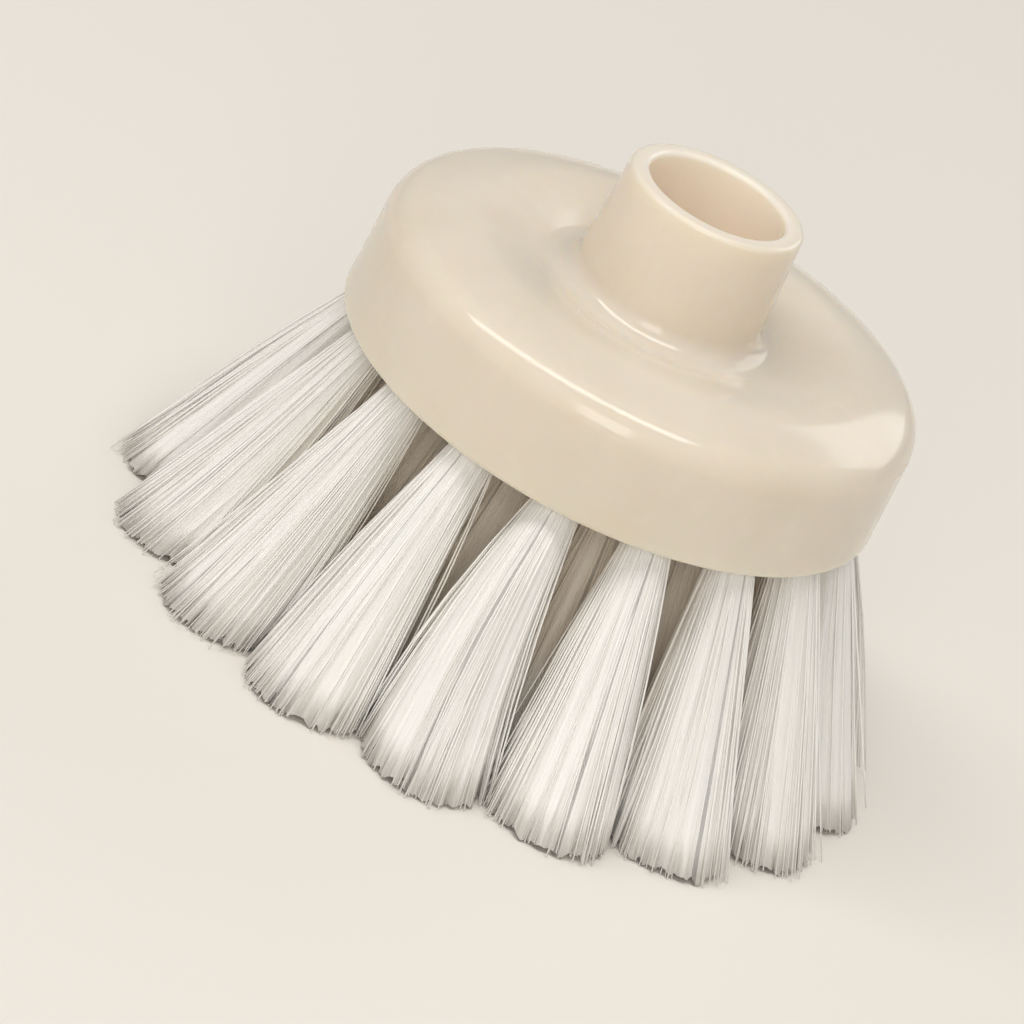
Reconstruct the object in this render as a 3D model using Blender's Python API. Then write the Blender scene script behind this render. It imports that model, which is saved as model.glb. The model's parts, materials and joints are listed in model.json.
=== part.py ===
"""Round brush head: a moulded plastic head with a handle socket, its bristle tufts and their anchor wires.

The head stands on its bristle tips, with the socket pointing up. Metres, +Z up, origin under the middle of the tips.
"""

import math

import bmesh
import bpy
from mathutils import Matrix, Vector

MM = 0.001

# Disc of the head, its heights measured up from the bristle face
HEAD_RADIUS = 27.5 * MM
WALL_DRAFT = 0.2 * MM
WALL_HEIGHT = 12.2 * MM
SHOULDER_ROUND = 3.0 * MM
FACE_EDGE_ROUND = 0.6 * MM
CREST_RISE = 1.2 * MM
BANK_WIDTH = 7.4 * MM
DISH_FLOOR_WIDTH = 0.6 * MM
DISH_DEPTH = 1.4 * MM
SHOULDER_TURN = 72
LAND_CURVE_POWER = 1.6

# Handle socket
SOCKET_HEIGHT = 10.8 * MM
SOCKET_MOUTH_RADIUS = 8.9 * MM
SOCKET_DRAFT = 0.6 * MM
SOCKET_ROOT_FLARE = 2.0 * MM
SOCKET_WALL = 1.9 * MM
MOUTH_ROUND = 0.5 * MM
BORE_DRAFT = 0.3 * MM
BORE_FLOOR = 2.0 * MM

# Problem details
From the first line to the last, please quote the material above exactly.

# Exercise solution
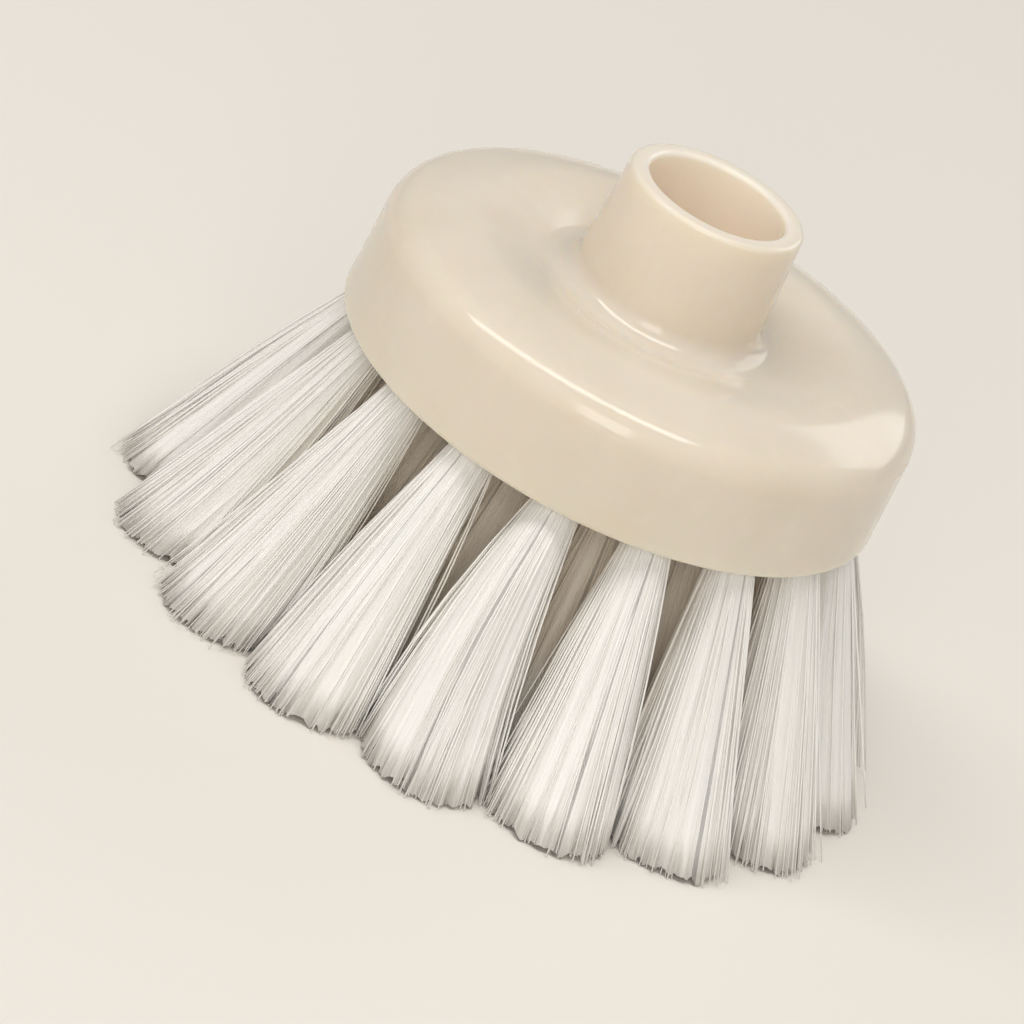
Reconstruct the object in this render as a 3D model using Blender's Python API. Then write the Blender scene script behind this render. It imports that model, which is saved as model.glb. The model's parts, materials and joints are listed in model.json.
=== part.py ===
"""Round brush head: a moulded plastic head with a handle socket, its bristle tufts and their anchor wires.

The head stands on its bristle tips, with the socket pointing up. Metres, +Z up, origin under the middle of the tips.
"""

import math

import bmesh
import bpy
from mathutils import Matrix, Vector

MM = 0.001

# Disc of the head, its heights measured up from the bristle face
HEAD_RADIUS = 27.5 * MM
WALL_DRAFT = 0.2 * MM
WALL_HEIGHT = 12.2 * MM
SHOULDER_ROUND = 3.0 * MM
FACE_EDGE_ROUND = 0.6 * MM
CREST_RISE = 1.2 * MM
BANK_WIDTH = 7.4 * MM
DISH_FLOOR_WIDTH = 0.6 * MM
DISH_DEPTH = 1.4 * MM
SHOULDER_TURN = 72
LAND_CURVE_POWER = 1.6

# Handle socket
SOCKET_HEIGHT = 10.8 * MM
SOCKET_MOUTH_RADIUS = 8.9 * MM
SOCKET_DRAFT = 0.6 * MM
SOCKET_ROOT_FLARE = 2.0 * MM
SOCKET_WALL = 1.9 * MM
MOUTH_ROUND = 0.5 * MM
BORE_DRAFT = 0.3 * MM
BORE_FLOOR = 2.0 * MM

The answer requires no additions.